Interviewee: Isaac Rozenfain
Title: Isaac Rozenfain in the Jewish town library
Place and Date: Kishinev, Moldova - 2004
This is me in the Jewish town library. This photo was taken in Kishinev in 2004.
My wife died in 1998. After she died, my younger son Oleg, his family and I prepared to move to Israel. We had our documents ready when he died all of a sudden and we stayed, of course. I sold my apartment and moved in with my daughter-in-law and granddaughters to support them. My granddaughters are in Israel now and are doing well. Yekaterina, the older one, lives near Tel Aviv, she's served in Zahal. Olga moved there last summer; she lives in the south and studies. They are single. Another tragedy struck our family in 2002: Galina, Sergei's second oldest daughter, committed suicide. Yelena, the older daughter, is a doctor. She lives in Rybniza with her husband. She is a gastroenterologist. Tatiana, the younger daughter, is finishing the Polytechnic College. I have my older son left: he is everything I have in life. He is an electric engineer and a very skilled specialist. He has worked in the Giprostroy design institute for over 20 years. When he travels on business I cannot wait till he calls.

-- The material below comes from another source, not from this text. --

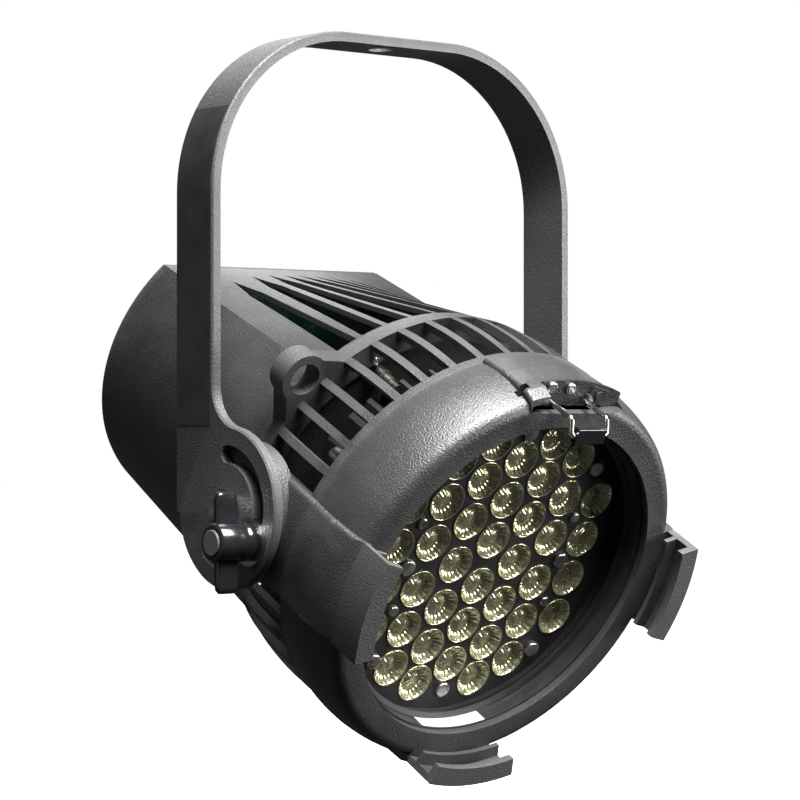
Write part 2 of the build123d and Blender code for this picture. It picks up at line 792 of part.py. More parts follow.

Unfortunately, I know little about the Jewish life in Kishinev today. However, I'm deputy chairman of the Council of Veterans of the War of the Jewish Cultural Society. We, veterans, have meetings and discussions in a warm house? We usually sit at a table, and the lady of the 'warm house' receives food products for such parties from Hesed. We are close with regards to character and have common interests. I enjoy these meetings. Hesed provides assistance to me like it does to all Jews. I receive food parcels once a month and this is very good for me; this assistance constitutes 20-30 percent of my family budget. Hesed also pays 50 Lei for my medications. I can also have new glasses once a year. I'm very grateful to international Jewish organizations for this.